Mãe Bióloga havia se queimado ao tirar o peru do forno no natal.
Soa simples, mas era uma queimadura dolorosa e bem feia.
Não parecia desesperada, mas eu sei que Mãe Bióloga passou todas as pomadas do mundo em seu antebraço em uma tentativa falha de fazer com que a queimadura curasse.
Nada funcionava.
Não tínhamos tempo para médico, dia 27 de dezembro partiríamos para a Amazônia ficando em um hotel na floresta, com direito a vista para o Rio Negro, cachoeira como piscina e pata de onça na porta do quarto.
Acho que você ainda não entendeu.
Era literalmente na floresta.
DENTRO da floresta.

Foi no dia que fizemos o tour pela floresta que eu presenciei algo mágico. Na minha mente de criança de 9 anos, não consegui entender muito a extraordinariedade do evento, estava mais preocupada em não ter uma tarântula pulando em mim, do que prestar verdadeira atenção no mistério que as árvores guardavam.
Mas de qualquer maneira, me lembro com clareza de como me senti ao entrar na mata fechada. Era um silêncio animalesco, não se ouvia nada além das patas dos animais mais remotos quebrando as folhas secas e um constante lapidar dos caminhos traçados por quem usa se arriscar. A folhagem fechada não deixava com que os raios de sol entrassem ser serem filtrados, cada raio passava pela folha verde refletindo no chão, o que o céu gradava.
Mãe Bióloga olhou em volta, com os olhos brilhando de fascínio, disse baixinho para mim.
– Olha, Sô, a gente tá dentro da floresta.
O guia foi caminhando entre as altas árvores contando sobre as espécies e as formas de se localizar na mata. Mãe Bióloga caminhava ao lado dele deslumbrada com a energia que a floresta milenar passava, mas para meros mortais, que não cursaram Biologia no Mackenzie, as espécimes de árvores que a Amazônia serve em seu cardápio é o que há de menos intrigante. Eu e Menino Máximo, nascidos e criados entre pedras, deixávamos com que nossos olhos corressem por cada centímetro autorizando a floresta a nos abraçar. E ela nos acomodava. A cada passo ouvíamos as plantas sussurrarem um “bem-vindo” em nossos ouvidos em vozes ferozes.

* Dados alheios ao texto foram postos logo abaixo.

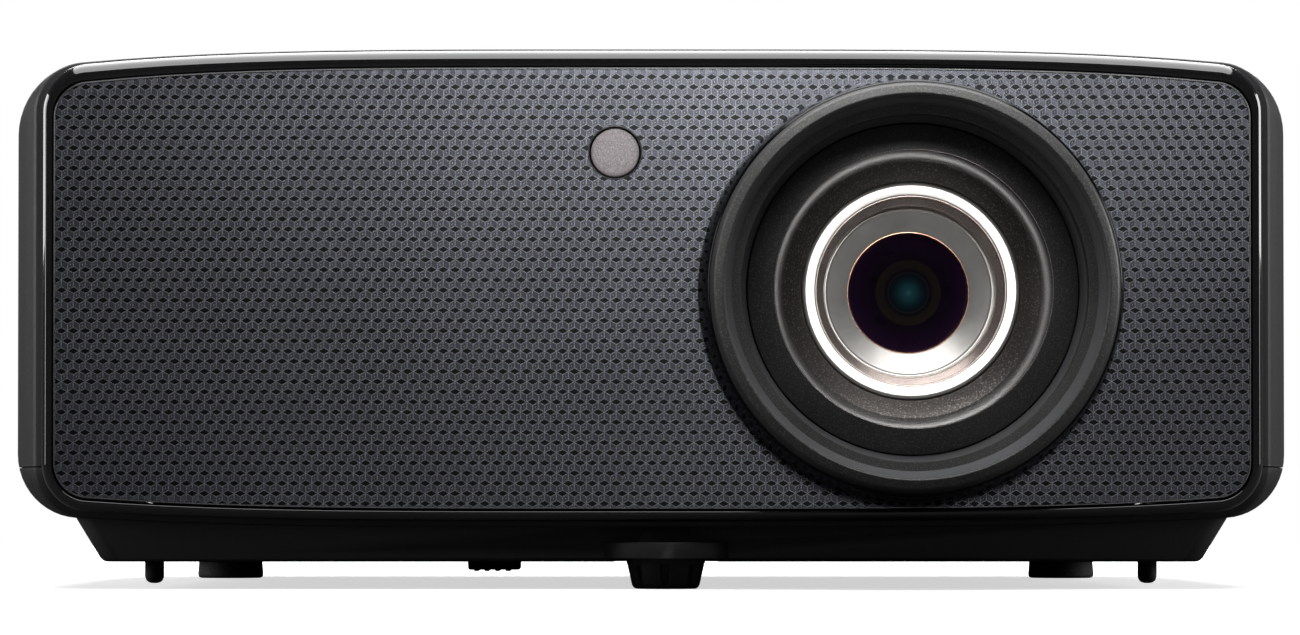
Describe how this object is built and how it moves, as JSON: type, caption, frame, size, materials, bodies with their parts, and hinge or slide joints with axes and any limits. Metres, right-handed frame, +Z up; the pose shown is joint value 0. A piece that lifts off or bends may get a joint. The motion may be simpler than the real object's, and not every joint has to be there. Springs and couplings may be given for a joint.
{
  "type": "home projector",
  "caption": "Wide, low laser home projector: stepped zoom lens off-centre in a patterned front panel, glossy bezel, bulged side covers, keypad, rear sockets, screw feet",
  "frame": {"origin": "on the table, under the middle of the object's bounding box", "axes": "+X to the right seen from the front, +Y towards the back, +Z up; the lens faces -Y"},
  "size_m": [0.337, 0.287, 0.139],
  "materials": {
    "grain_black": "fine leather grain, matte black",
    "gloss_black": "piano black",
    "satin_black": "satin, finely textured",
    "pattern_grey": "satin with a fine raised cube pattern",
    "window_mauve": "fine speckled, infrared clear",
    "satin_silver": "satin silver",
    "coated_glass": "violet and green anti-reflection coating",
    "bare_aluminium": "bare extruded",
    "cast_aluminium": "die cast",
    "zinc_steel": "zinc plated",
    "board_green": "solder-masked circuit board",
    "fan_grey": "moulded dark grey",
    "phosphor_coat": "yellow phosphor on aluminium",
    "rubber_black": "matte rubber",
    "socket_black": "moulded black",
    "speaker_paper": "doped paper cone"
  },
  "bodies": {
    "chassis": {"top_cover": "grain_black", "bottom_case": "grain_black", "front_bezel": "gloss_black", "front_panel": "pattern_grey", "ir_window": "window_mauve", "intake_grille": "satin_black", "exhaust_grille": "satin_black", "rear_panel": "satin_black", "case_screw_1": "zinc_steel", "case_screw_2": "zinc_steel", "case_screw_3": "zinc_steel", "case_screw_4": "zinc_steel", "lens_hood": "satin_black", "lens_body": "cast_aluminium", "rear_glass": "coated_glass", "base_plate": "zinc_steel", "engine_housing": "cast_aluminium", "mirror_chip_board": "board_green", "mirror_chip_heat_sink": "bare_aluminium", "laser_module": "cast_aluminium", "laser_heat_sink": "bare_aluminium", "wheel_motor": "bare_aluminium", "intake_fan_frame": "fan_grey", "exhaust_fan_frame": "fan_grey", "main_board": "board_green", "power_supply": "board_green", "speaker_left": "speaker_paper", "speaker_right": "speaker_paper", "hdmi_port_1": "zinc_steel", "hdmi_port_2": "zinc_steel", "usb_port": "zinc_steel", "network_port": "zinc_steel", "audio_port": "socket_black", "power_inlet": "socket_black", "keypad_frame": "gloss_black", "tip_post_left": "rubber_black", "tip_post_right": "rubber_black", "rear_stop": "rubber_black"},
    "zoom_control": {"zoom_ring": "gloss_black"},
    "zoom_group": {"zoom_cell": "satin_black", "zoom_glass": "coated_glass"},
    "focus_control": {"focus_ring": "satin_black"},
    "focus_group": {"front_barrel": "satin_silver", "front_glass": "coated_glass"},
    "phosphor_disc": {"phosphor_wheel": "phosphor_coat"},
    "intake_rotor": {"intake_fan_rotor": "fan_grey"},
    "exhaust_rotor": {"exhaust_fan_rotor": "fan_grey"},
    "power_key": {"power_button": "satin_black"},
    "menu_key": {"menu_button": "satin_black"},
    "enter_key": {"enter_button": "satin_black"},
    "up_key": {"up_button": "satin_black"},
    "down_key": {"down_button": "satin_black"},
    "left_key": {"left_button": "satin_black"},
    "right_key": {"right_button": "satin_black"},
    "front_stud": {"front_foot_stud": "zinc_steel"},
    "front_cap": {"front_foot_cap": "satin_black"},
    "rear_left_stud": {"rear_foot_left_stud": "zinc_steel"},
    "rear_left_pad": {"rear_foot_left_pad": "rubber_black"},
    "rear_right_stud": {"rear_foot_right_stud": "zinc_steel"},
    "rear_right_pad": {"rear_foot_right_pad": "rubber_black"}
  },
  "joints": [
    {"name": "zoom_ring_turn", "type": "hinge", "parent": "chassis", "child": "zoom_control", "pos_m": [0.0661, -0.1285, 0.0764], "axis": [0, -1, 0], "range_deg": [-30, 30]},
    {"name": "zoom_group_slide", "type": "slide", "parent": "chassis", "child": "zoom_group", "axis": [0, -1, 0], "range_m": [-0.004, 0.004]},
    {"name": "focus_ring_turn", "type": "hinge", "parent": "chassis", "child": "focus_control", "pos_m": [0.0661, -0.1385, 0.0764], "axis": [0, -1, 0], "range_deg": [-60, 60]},
    {"name": "focus_group_slide", "type": "slide", "parent": "chassis", "child": "focus_group", "axis": [0, -1, 0], "range_m": [-0.002, 0.002]},
    {"name": "phosphor_wheel_spin", "type": "hinge", "parent": "chassis", "child": "phosphor_disc", "pos_m": [0.0105, -0.0225, 0.054], "axis": [1, 0, 0], "continuous": true},
    {"name": "intake_fan_spin", "type": "hinge", "parent": "chassis", "child": "intake_rotor", "pos_m": [-0.151, 0.004, 0.077], "axis": [1, 0, 0], "continuous": true},
    {"name": "exhaust_fan_spin", "type": "hinge", "parent": "chassis", "child": "exhaust_rotor", "pos_m": [0.151, 0.004, 0.077], "axis": [1, 0, 0], "continuous": true},
    {"name": "power_button_press", "type": "slide", "parent": "chassis", "child": "power_key", "axis": [0, 0, -1], "range_m": [0, 0.0008], "stiffness_N_per_m": 1000, "springref_m": -0.0004},
    {"name": "menu_button_press", "type": "slide", "parent": "chassis", "child": "menu_key", "axis": [0, 0, -1], "range_m": [0, 0.0008], "stiffness_N_per_m": 1000, "springref_m": -0.0004},
    {"name": "enter_button_press", "type": "slide", "parent": "chassis", "child": "enter_key", "axis": [0, 0, -1], "range_m": [0, 0.0008], "stiffness_N_per_m": 1000, "springref_m": -0.0004},
    {"name": "up_button_press", "type": "slide", "parent": "chassis", "child": "up_key", "axis": [0, 0, -1], "range_m": [0, 0.0008], "stiffness_N_per_m": 1000, "springref_m": -0.0004},
    {"name": "down_button_press", "type": "slide", "parent": "chassis", "child": "down_key", "axis": [0, 0, -1], "range_m": [0, 0.0008], "stiffness_N_per_m": 1000, "springref_m": -0.0004},
    {"name": "left_button_press", "type": "slide", "parent": "chassis", "child": "left_key", "axis": [0, 0, -1], "range_m": [0, 0.0008], "stiffness_N_per_m": 1000, "springref_m": -0.0004},
    {"name": "right_button_press", "type": "slide", "parent": "chassis", "child": "right_key", "axis": [0, 0, -1], "range_m": [0, 0.0008], "stiffness_N_per_m": 1000, "springref_m": -0.0004},
    {"name": "front_foot_extend", "type": "slide", "parent": "chassis", "child": "front_stud", "axis": [0, 0, -1], "range_m": [0, 0.01]},
    {"name": "front_foot_turn", "type": "hinge", "parent": "front_stud", "child": "front_cap", "pos_m": [0.0037, -0.099, 0.004], "axis": [0, 0, -1], "range_deg": [0, 1800]},
    {"name": "rear_foot_left_extend", "type": "slide", "parent": "chassis", "child": "rear_left_stud", "axis": [0, 0, -1], "range_m": [0, 0.004]},
    {"name": "rear_foot_left_turn", "type": "hinge", "parent": "rear_left_stud", "child": "rear_left_pad", "pos_m": [-0.125, 0.0965, 0.003], "axis": [0, 0, -1], "range_deg": [0, 1440]},
    {"name": "rear_foot_right_extend", "type": "slide", "parent": "chassis", "child": "rear_right_stud", "axis": [0, 0, -1], "range_m": [0, 0.004]},
    {"name": "rear_foot_right_turn", "type": "hinge", "parent": "rear_right_stud", "child": "rear_right_pad", "pos_m": [0.125, 0.0965, 0.003], "axis": [0, 0, -1], "range_deg": [0, 1440]}
  ],
  "couplings": [
    {"joint": "zoom_group_slide", "follows": "zoom_ring_turn", "m_per_rad": 0.0076},
    {"joint": "focus_group_slide", "follows": "focus_ring_turn", "m_per_rad": 0.0019},
    {"joint": "front_foot_turn", "follows": "front_foot_extend", "rad_per_m": 3141.5},
    {"joint": "rear_foot_left_turn", "follows": "rear_foot_left_extend", "rad_per_m": 6283},
    {"joint": "rear_foot_right_turn", "follows": "rear_foot_right_extend", "rad_per_m": 6283}
  ]
}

Foi apontando para um espécime único, que o guia viu a queimadura no antebraço da Mãe Bióloga.
— O que é isso? — ele perguntou se aproximando para examinar melhor.
— Ah, eu queimei no forno durante o natal.
Mãe Bióloga parecia despreocupada com tal pergunta, mas eu e Menino Máximo sabíamos muito bem o que ela estava aprontando, seus ombros relaxados escondiam, apenas para quem não conhecia, o que seus olhos queriam. Com o aceno de cabeça do guia, sabíamos que o plano secreto de Mãe Bióloga estava na fase final.
Poucas árvores depois, o guia passou os dedos na seiva branca de um tronco e pedindo permissão, passou na ferida de Mãe Bióloga espalhando a gosma com cuidado.
— Deixa assim, não tira. Só amanhã.
Menino Máximo e eu trocamos um olhar que claramente diziam “eu hein…”, mas não tínhamos a audácia de questionar um guia da Floresta Amazônica e uma bióloga.
No café da manhã do dia seguinte, nosso ilustre guia se aproximou da mesa e disse:
— Já tirou?
Mãe Bióloga disse que não.
O guia pegou um guardanapo e passou delicadamente pelo antebraço dela.
O que vimos fez Menino Máximo largar o pãozinho.
Não havia absolutamente nada,
nada
N A D A,
no braço da Mãe Bióloga.
Como se nunca houvesse queimadura.
Até hoje fico incrédula com o que aconteceu. E até hoje Mãe Bióloga diz: “Eu já sabia”. E até hoje Menino Máximo e eu trocamos olhares. E até hoje, a mágica Floresta Amazônica cura corações partidos e queimaduras de peru no natal fascinando quem ousar permitir seu abraço.